In 1910, the Chinese Chamber of Commerce sent him, along with Ng Poon Chew from the Chinese Six Companies, to Washington DC to object, after the fact and to no avail, to the relocation of the immigration station from the shed on pier 40 in San Francisco to Angel Island.[27]

In October 1914, as president of the Canton Bank, he hosted 300 guests in a grand "red egg feast", expanding the custom traditionally reserved for male babies, to celebrate the one-month birthday of his new granddaughter,[28]:57 with the governor of the Federal Reserve Bank among those bringing congratulations.[29]

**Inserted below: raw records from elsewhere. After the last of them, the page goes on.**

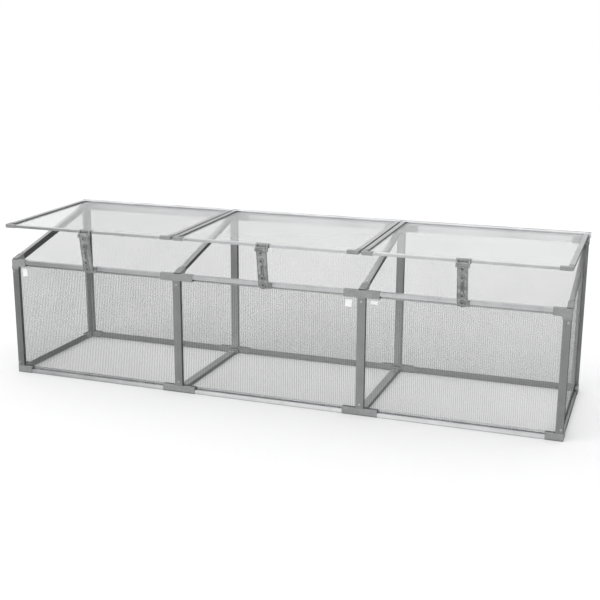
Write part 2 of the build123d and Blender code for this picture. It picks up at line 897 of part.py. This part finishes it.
def prop_arm(lid, name):
    pivot = lid.from_local_coords(Vector(0, -pivot_reach, -pivot_drop))
    lean = radians(prop_lean)
    # local Y runs up the arm and local Z faces forwards
    arm = Plane(origin=pivot, x_dir=(1, 0, 0), z_dir=(0, -cos(lean), -sin(lean)))
    half = prop_width / 2
    round_centre = half - prop_length
    inner = half - prop_flange
    with BuildPart() as prop:
        with BuildSketch(arm.offset(-prop_half_depth)):
            rect(-half, half, round_centre, prop_top)
            with Locations((0, round_centre)):
                Circle(half)
        extrude(amount=2 * prop_half_depth)
        with BuildSketch(arm.offset(-prop_half_depth)):
            rect(-inner, inner, round_centre, prop_top - prop_flange)
            with Locations((0, round_centre)):
                Circle(inner)
            rect(-prop_mouth_half, prop_mouth_half, -prop_length - 1, round_centre)
        extrude(amount=2 * prop_half_depth - prop_plate, mode=Mode.SUBTRACT)
        border = half - prop_rim
        with BuildSketch(arm.offset(prop_half_depth - prop_recess)):
            rect(-border, border, round_centre, prop_top - prop_rim)
            with Locations((0, round_centre)):
                Circle(border)
        extrude(amount=prop_recess, mode=Mode.SUBTRACT)
        with BuildSketch(arm.offset(prop_half_depth - prop_recess)):
            with Locations(*[(0, y) for y in prop_holes]):
                Circle(prop_ring_radius)
            rect(-prop_spine_half, prop_spine_half, prop_holes[-2], prop_holes[1])
        extrude(amount=prop_recess + prop_ring_height)
        with BuildSketch(arm.offset(prop_half_depth - prop_plate + prop_floor)):
            with Locations(*[(0, y) for y in prop_holes]):
                Circle(prop_hole_radius)
            rect(-prop_slot_half, prop_slot_half, prop_slot_low, prop_slot_high)
        extrude(amount=2 * prop_plate, mode=Mode.SUBTRACT)
        for way in (-1, 1):
            with BuildSketch(Plane(origin=pivot + Vector(way * half, 0, 0), z_dir=(way, 0, 0))):
                Circle(trunnion_radius)
            extrude(amount=ear_end - half)
    save(prop.part, f"{name}_prop_arm")


for centre, bay in zip(bay_centres, bay_names):
    lid = slope_plane(centre, rest_slope)
    lid_front_rail(lid, bay)
    lid_rear_rail(lid, bay)
    lid_side_rails(lid, bay)
    lid_corners(lid, bay)
    lid_panel(lid, bay)
    prop_bracket(lid, bay)
    prop_arm(lid, bay)
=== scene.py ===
import json
from math import cos, radians, sin

import bmesh
import bpy
from mathutils import Matrix, Vector


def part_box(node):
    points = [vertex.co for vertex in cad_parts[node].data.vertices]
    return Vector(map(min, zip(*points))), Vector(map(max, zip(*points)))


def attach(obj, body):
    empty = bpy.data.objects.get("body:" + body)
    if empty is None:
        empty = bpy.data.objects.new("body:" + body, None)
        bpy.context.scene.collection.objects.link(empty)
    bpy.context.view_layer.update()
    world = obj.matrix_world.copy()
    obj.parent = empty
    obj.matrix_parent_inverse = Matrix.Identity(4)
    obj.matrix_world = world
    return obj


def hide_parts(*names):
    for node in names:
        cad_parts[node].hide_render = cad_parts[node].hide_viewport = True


mm = 0.001
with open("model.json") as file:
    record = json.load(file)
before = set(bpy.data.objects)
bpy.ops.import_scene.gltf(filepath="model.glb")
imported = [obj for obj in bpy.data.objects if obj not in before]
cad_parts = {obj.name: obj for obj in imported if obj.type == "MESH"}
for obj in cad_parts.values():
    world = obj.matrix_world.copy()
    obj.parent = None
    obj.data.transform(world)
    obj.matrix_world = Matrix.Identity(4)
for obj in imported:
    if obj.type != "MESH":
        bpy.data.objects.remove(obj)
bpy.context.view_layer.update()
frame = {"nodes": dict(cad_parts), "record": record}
nodes = frame["nodes"]
bayNames = ("left", "centre", "right")
print("frame loaded:", len(nodes), "pieces")


class Signal:
    # one output of a shader node, so that maths on it reads as an expression

    def __init__(self, paint, socket):
        self.paint = paint
        self.socket = socket

    def maths(self, kind, first, second):
        return self.paint.node("ShaderNodeMath", {"operation": kind}, {0: first, 1: second})

    def __add__(self, other):
        return self.maths("ADD", self, other)

    def __radd__(self, other):
        return self.maths("ADD", other, self)

    def __sub__(self, other):
        return self.maths("SUBTRACT", self, other)

    def __rsub__(self, other):
        return self.maths("SUBTRACT", other, self)

    def __mul__(self, other):
        return self.maths("MULTIPLY", self, other)

    def __rmul__(self, other):
        return self.maths("MULTIPLY", other, self)

    def __pow__(self, other):
        return self.maths("POWER", self, other)

    def __rpow__(self, other):
        return self.maths("POWER", other, self)


class Paint:
    # one material or world; node() makes any node, with its settings set before its sockets

    def __init__(self, name, world=False):
        holder = bpy.data.worlds if world else bpy.data.materials
        self.block = holder.new(name)
        self.block.use_nodes = True
        self.tree = self.block.node_tree
        self.tree.nodes.clear()

    def node(self, kind, settings=None, sockets=None, out=0):
        made = self.tree.nodes.new(kind)
        for name, value in (settings or {}).items():
            setattr(made, name, value)
        for name, value in (sockets or {}).items():
            socket = made.inputs[name]
            if isinstance(value, Signal):
                self.tree.links.new(value.socket, socket)
            elif socket.type == "RGBA":
                socket.default_value = (*value, 1)
            else:
                socket.default_value = value
        return Signal(self, made.outputs[out]) if made.outputs else None

    def place(self, turn=(0, 0, 0), scale=(1, 1, 1)):
        coords = self.node("ShaderNodeTexCoord", out="Object")
        return self.node("ShaderNodeMapping", {}, {"Vector": coords, "Rotation": turn, "Scale": scale})

    def noise(self, vector, scale, detail=3, roughness=0.5):
        sockets = {"Vector": vector, "Scale": scale, "Detail": detail, "Roughness": roughness}
        return self.node("ShaderNodeTexNoise", {}, sockets)

    def spread(self, value, low, high):
        # 0 at low and 1 at high, held between
        sockets = {"Value": value, "From Min": low, "From Max": high}
        return self.node("ShaderNodeMapRange", {"clamp": True}, sockets)

    def mix(self, factor, first, second):
        # the node's colour sockets are its seventh and eighth, and its colour result its third
        return self.node("ShaderNodeMix", {"data_type": "RGBA"}, {0: factor, 6: first, 7: second}, out=2)

    def blend(self, factor, first, second):
        return self.node("ShaderNodeMixShader", {}, {0: factor, 1: first, 2: second})

    def bump(self, height, distance, strength, edge=None):
        sockets = {"Height": height, "Distance": distance, "Strength": strength}
        if edge is not None:
            sockets["Normal"] = self.node("ShaderNodeBevel", {"samples": 4}, {"Radius": edge})
        return self.node("ShaderNodeBump", {}, sockets)

    def principled(self, **sockets):
        named = {name.replace("_", " "): value for name, value in sockets.items()}
        return self.node("ShaderNodeBsdfPrincipled", {}, named)

    def output(self, shader, kind="ShaderNodeOutputMaterial"):
        self.node(kind, {}, {"Surface": shader})
        return self.block

    def finish(self, **sockets):
        return self.output(self.principled(**sockets))


def scaled(colour, share):
    return tuple(part * share for part in colour)


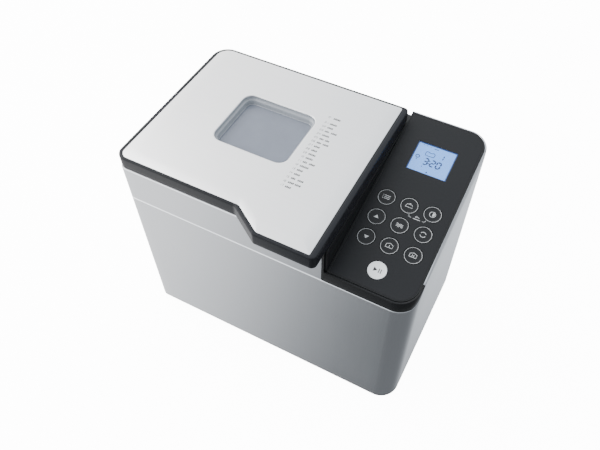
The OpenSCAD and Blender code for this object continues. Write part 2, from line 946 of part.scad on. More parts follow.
module motor_mount() {
  reach = motor_d / 2 + mount_over;
  color(STEEL)
    difference() {
      union() {
        translate([mx - reach, my - reach, z_motor - mount_t]) cube([2 * reach, 2 * reach, mount_t - 0.05]);
        for (i = [-1, 1]) for (j = [-1, 1])
          translate([mx + i * (reach - 4), my + j * (reach - 4), base_z + base_t])
            cylinder(h = z_motor - mount_t - base_z - base_t + 1, r = mount_leg_r);
      }
      translate([mx, my, 0]) cylinder(h = far, r = 11.1);
    }
}

module run_capacitor() {
  color(CREAM)
    translate([mx - 22, my + motor_d / 2 + mount_over + 18, base_z + base_t]) cylinder(h = 58, r = 16);
}

module power_board() {
  x0 = mx - 2;
  y0 = my + motor_d / 2 + 10;
  z0 = base_z + base_t + 8;
  board_w = 48;
  board_l = min(70, y_back - wall - 16 - y0);
  color(GREEN)
    union() {
      translate([x0, y0, z0]) cube([board_w, board_l, board_t]);
      translate([x0 + 5, y0 + 5, z0 + board_t - eps]) cube([32, 28, 26]);
      translate([x0 + 8, y0 + 38, z0 + board_t - eps]) cube([14, 18, 14]);
      for (i = [6, board_w - 6]) for (j = [6, board_l - 6])
        translate([x0 + i, y0 + j, base_z + base_t]) cylinder(h = 8 + eps, r = 3);
    }
}

// Bread pan

module pan_box(w, d, r, z, h) {
  translate([cx, cy, 0]) slab(centred(w, d, r), z, h);
}

module bread_pan() {
  color(DARK)
    difference() {
      union() {
        pan_box(pan_w, pan_d, pan_r, z_pan, pan_h);
        pan_box(pan_w + 2 * pan_lip, pan_d + 2 * pan_lip, pan_r + pan_lip, z_rim - pan_t, pan_t);
        for (i = [-1, 1])
          translate([cx, cy, z_bail])
            mirror([i < 0 ? 1 : 0, 0, 0]) {
              translate([ear_x, -14, -bail_r - 2]) cube([ear_t, 21, z_rim - z_bail + bail_r + 2 - eps]);
              translate([ear_x, -14, -bail_r - 2]) cube([bail_x + bail_r - ear_x, 6, 1.7]);
            }
      }
      pan_box(pan_w - 2 * pan_t, pan_d - 2 * pan_t, pan_r - pan_t, z_pan + pan_t, far);
      translate([cx, cy, 0]) cylinder(h = far, r = shaft_r + 5);
      bar_x(cx - far / 4, cx - pan_w / 2 - 1, cy, z_bail, bail_r + run);
      bar_x(cx + pan_w / 2 + 1, cx + far / 4, cy, z_bail, bail_r + run);
    }
}

module pan_base_ring() {
  color(GREY)
    translate([cx, cy, z_floor])
      difference() {
        cylinder(h = pan_ring_h + 0.5, r = pan_ring_d / 2);
        translate([0, 0, -1]) cylinder(h = far / 4, r = pan_ring_d / 2 - 2.5);
      }
}

module pan_bushing() {
  color(COPPER)
    translate([cx, cy, z_pan])
      difference() {
        union() {
          translate([0, 0, -1]) cylinder(h = 12, r = shaft_r + 5);
          translate([0, 0, pan_t]) cylinder(h = 2, r = shaft_r + 10);
        }
        translate([0, 0, -5]) cylinder(h = 30, r = shaft_r + run);
      }
}

paddle_z = z_pan + 12;
paddle_h = 26;

module pan_shaft() {
  z0 = z_coupler + coupler_t + 0.5;
  color(STEEL)
    translate([cx, cy, z0]) {
      cylinder(h = dog_h + eps, r = 2.5);
      translate([0, 0, dog_h]) cylinder(h = paddle_z + paddle_h - 4 - z0 - dog_h, r = shaft_r);
    }
}

// A hub with one swept blade that is low at its tip
module kneading_paddle() {
  color(DARK)
    translate([cx, cy, paddle_z])
      difference() {
        union() {
          cylinder(h = paddle_h, r = shaft_r + 4);
          intersection() {
            linear_extrude(paddle_h)
              polygon(outline([
                [0, -6, 0],
                [paddle_reach * 0.55, -4, 20],
                [paddle_reach, 6, 2],
                [paddle_reach - 2, 10, 2],
                [paddle_reach * 0.5, 2, 20],
                [0, 6, 0]
              ]));
            translate([0, 20, 0])
              rotate([90, 0, 0])
                linear_extrude(40)
                  polygon([
                    [-5, 0],
                    [paddle_reach + 1, 0],
                    [paddle_reach + 1, 8],
                    [14, paddle_h],
                    [-5, paddle_h]
                  ]);
          }
        }
        translate([0, 0, -1]) cylinder(h = paddle_h - 3, r = shaft_r);
      }
}

// The bail lies folded towards the front, round the outside of the pan's lip
module pan_handle() {
  color(STEEL)
    union() {
      for (i = [-1, 1])
        translate([cx, 0, 0])
          mirror([i < 0 ? 1 : 0, 0, 0]) {
            bar_x(pan_w / 2 + 1.2, bail_x, cy, z_bail, bail_r);
            translate([bail_x, cy, z_bail]) sphere(r = bail_r);
            bar_y(bail_x, cy - bail_y + bail_bend, cy, z_bail, bail_r);
            bend(bail_x - bail_bend, cy - bail_y + bail_bend, z_bail, 270, bail_bend, bail_r);
          }
      bar_x(cx - bail_x + bail_bend, cx + bail_x - bail_bend, cy - bail_y, z_bail, bail_r);
    }
}

// Lid

module lid_rim() {
  color(BLACK)
    difference() {
      union() {
        translate([0, 0, z_lid])
          linear_extrude(lid_t)
            lid_shape();
        for (x = hinge_x) lid_knuckle(x);
      }
      translate([0, 0, z_lid - 1])
        linear_extrude(flange_z + flange_t - z_lid + 1)
          lid_shape([rebate_in, rebate_in, rebate_in, rebate_in, rebate_in + lip]);
      translate([0, 0, z_lid - 1])
        linear_extrude(far)
          lid_shape([rim_in, rim_in, rim_in, rim_in, rim_in + lip]);
      translate([0, 0, z_top - plate_t - 0.2])
        linear_extrude(far)
          lid_shape(plate_in, 14);
      for (x = hinge_x) bar_x(x - far / 8, x + far / 8, y_hinge, z_hinge, pin_d / 2 + run);
      for (p = lid_screw_places)
        translate([p[0], p[1], z_lid - 1]) cylinder(h = 11, r = 1.5);
    }
}

lid_screw_places = [
  for (x = [x_left + 10, (x_left + x_lid) / 2 - 30, x_lid - 10]) for (y = [y_front + 10, y_lid - 10]) [x, y]
];

module lid_knuckle(x) {
  side_prism(x - knuckle_l / 2, x + knuckle_l / 2, [
    [y_lid - 3, z_hinge - 1.5],
    [y_lid - 3, z_lid + 5],
    [y_lid + 0.1, z_lid + 5],
    [y_hinge - 2, z_hinge + 4],
    [y_hinge, z_hinge + 4],
    [y_hinge, z_hinge - 3]
  ]);
  bar_x(x - knuckle_l / 2, x + knuckle_l / 2, y_hinge, z_hinge, knuckle_r);
}

module lid_top_plate() {
  color(STEEL)
    translate([0, 0, z_top - plate_t])
      linear_extrude(plate_t)
        difference() {
          lid_shape([for (v = plate_in) v + 0.15], 14);
          translate([window_x, window_y]) polygon(centred(window_w, window_d, window_r));
        }
}

// A stepped well: wide above the outer pane, narrower between the two panes
module window_frame() {
  z0 = z_inner_pane + pane_t + 0.1;
  step = 6;
  color(GREY)
    translate([window_x, window_y, 0])
      difference() {
        union() {
          slab(centred(window_w + 6, window_d + 6, window_r + 3), z_pane, z_top - plate_t - 0.1 - z_pane);
          slab(centred(sight_w + 8, sight_d + 8, window_r - 2), z0, z_pane - z0 + eps);
        }
        slab(centred(window_w, window_d, window_r), z_pane - eps, far);
        slab(centred(sight_w, sight_d, window_r - step), 0, far);
      }
}

module window_outer_pane() {
  color(GLASS, 0.5)
    translate([window_x, window_y, 0])
      slab(centred(window_w - 0.2, window_d - 0.2, window_r - 0.1), z_pane, pane_t);
}

module window_inner_pane() {
  color(GLASS, 0.5)
    translate([window_x, window_y, 0])
      slab(centred(sight_w + 8, sight_d + 8, window_r - 2), z_inner_pane, pane_t);
}

// Points of the plug that hangs into the chamber's mouth
function plug_points(grow = 0) =
  box_outline(cx - chamber_w / 2 + plug_gap - grow, cx + chamber_w / 2 - plug_gap + grow,
    cy - chamber_d / 2 + plug_gap - grow, cy + chamber_d / 2 - plug_gap + grow,
    chamber_r - plug_gap + grow, chamber_r - plug_gap + grow);

module lid_inner_cover() {
  z0 = flange_z - plug_drop;
  color(STEEL)
    difference() {
      union() {
        slab(plug_points(), z0, plug_drop + flange_t);
        translate([0, 0, flange_z])
          linear_extrude(flange_t - 0.05)
            lid_shape([for (i = [0:4]) rebate_in + 0.3 + (i == 4 ? lip : 0)]);
      }
      slab(plug_points(-1), z0 + flange_t, far);
      translate([window_x, window_y, 0]) slab(centred(sight_w, sight_d, window_r - 6), 0, far);
      for (p = lid_screw_places) translate([p[0], p[1], 0]) cylinder(h = far, r = 1.7);
    }
}

module lid_seal() {
  color(RUBBER) ring(plug_points(12), plug_points(6), z_deck, flange_z - z_deck);
}

module lid_screws() {
  color(STEEL)
    for (p = lid_screw_places)
      translate([p[0], p[1], 0]) {
        translate([0, 0, flange_z - 1.2]) cylinder(h = 1.2, r = 2.8);
        translate([0, 0, flange_z - 1]) cylinder(h = 9, r = 1.5);
      }
}

housing_wrap();
upper_band();
side_vent();
deck_frame();
base_plate();
feet();
base_screws();
cord_gland();
panel_housing();
front_fascia();
panel_overlay();
lcd_lens();
lcd_module();
control_board();
tact_switches();
chamber_liner();
chamber_supports();
heating_element();
element_insulators();
temperature_sensor();
pan_clips();
bearing_housing();
shaft_bushes();
drive_belt();
motor_housing();
motor_mount();
run_capacitor();
power_board();
hinge_pins();
lid_rim();
lid_top_plate();
window_frame();
window_outer_pane();
window_inner_pane();
lid_inner_cover();
lid_seal();
lid_screws();
drive_shaft();
large_pulley();
drive_coupler();
motor_shaft();
motor_pulley();
bread_pan();
pan_base_ring();
pan_bushing();
pan_shaft();
pan_coupler();
kneading_paddle();
pan_handle();
key_a1();
key_a2();
key_a3();
key_b1();
key_b2();
key_b3();
key_c1();
key_c2();
key_c3();
key_start();
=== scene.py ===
"""Countertop bread machine: the visible shells, lid, window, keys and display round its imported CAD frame."""

import json
import math

import bmesh
import bpy
import numpy as np
from bpy.props import FloatProperty, FloatVectorProperty, IntProperty, PointerProperty
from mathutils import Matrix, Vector


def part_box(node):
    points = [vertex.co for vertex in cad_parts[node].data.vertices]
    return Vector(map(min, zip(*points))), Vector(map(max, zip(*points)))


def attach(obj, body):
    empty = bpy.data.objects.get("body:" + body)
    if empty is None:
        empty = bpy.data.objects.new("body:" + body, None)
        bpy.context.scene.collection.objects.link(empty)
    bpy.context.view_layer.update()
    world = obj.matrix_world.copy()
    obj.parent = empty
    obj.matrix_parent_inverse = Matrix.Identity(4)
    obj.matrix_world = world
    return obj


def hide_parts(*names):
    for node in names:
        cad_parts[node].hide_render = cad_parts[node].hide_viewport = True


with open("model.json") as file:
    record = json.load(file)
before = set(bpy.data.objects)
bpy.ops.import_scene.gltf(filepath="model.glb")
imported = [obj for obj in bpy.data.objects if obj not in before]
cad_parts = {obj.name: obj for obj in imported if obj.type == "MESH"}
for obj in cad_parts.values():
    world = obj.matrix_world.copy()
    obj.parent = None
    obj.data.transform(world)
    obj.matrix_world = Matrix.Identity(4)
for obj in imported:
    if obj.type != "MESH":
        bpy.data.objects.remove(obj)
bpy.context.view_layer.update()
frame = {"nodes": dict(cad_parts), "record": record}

bl_info = {
    "name": "Bread machine",
    "version": (1, 0, 0),
    "blender": (4, 5, 0),
    "location": "View3D > Sidebar > Bread machine",
    "description": "Builds the looks of a countertop bread machine on its CAD frame",
    "category": "Object",
}

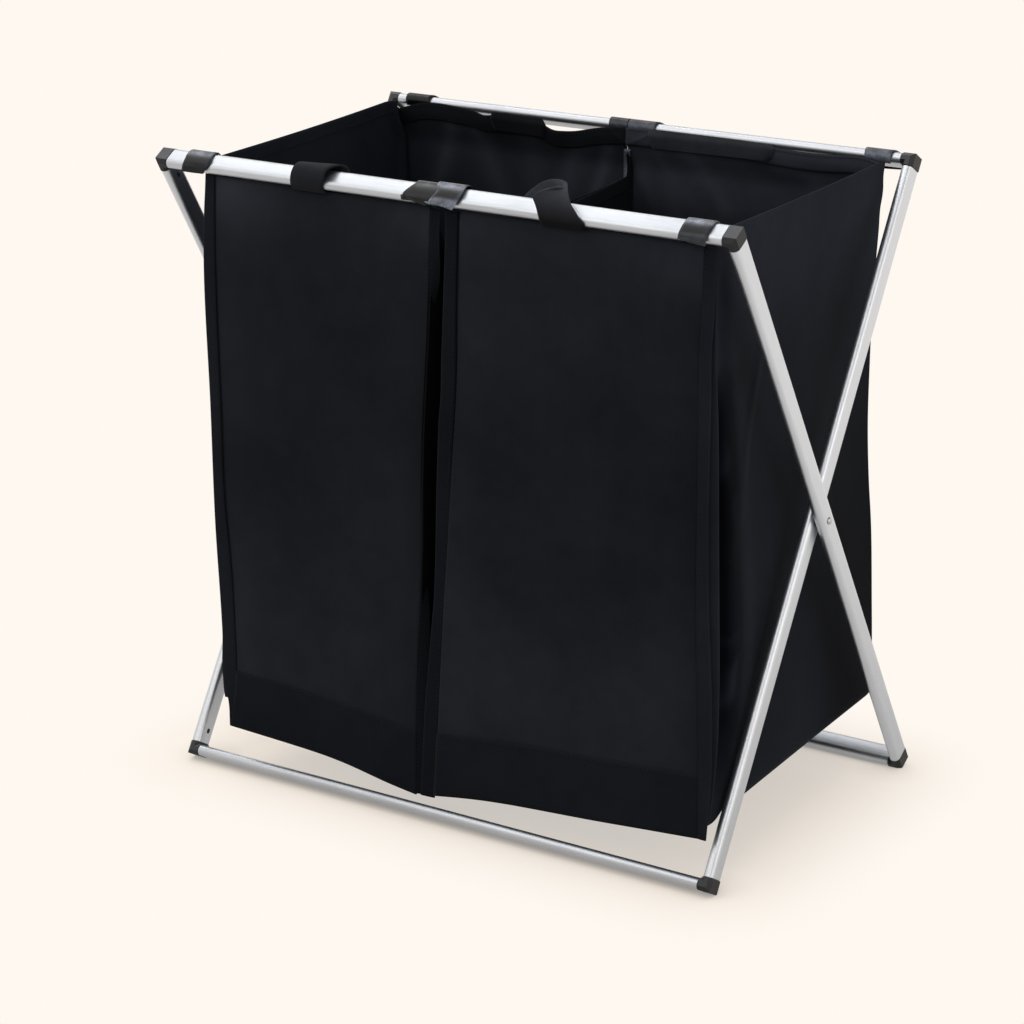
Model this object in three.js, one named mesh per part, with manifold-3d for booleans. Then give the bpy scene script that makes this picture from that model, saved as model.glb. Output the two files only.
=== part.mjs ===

In 1915, in response to Pacific Mail Steamship Company withdrawing service to the Orient, a group of Chinese-American businessmen organized the China Mail Steamship Company (中國郵船公司), the first Chinese-owned steamship company in the United States, and elected Look Tin Eli as its founding president.[30][31]

Later life and legacy

Throughout his career, Look Tin Eli worked closely with his younger brother, Lee Eli. [32] While Look Tin Eli was the public face of the Chinatown community, Lee Eli had managed the transnational capital that made their plans possible. Look Tin Eli's life ended under veiled circumstances; after receiving threats from the Tong (Chinese organized crime groups) related to his leadership of the Steamship Company, he had no choice but to flee California.[33] He died shortly after in 1919 at the age of 49, leaving behind a redesigned Chinatown that was built on its own "foreignness" to secure its place in the American landscape.[10]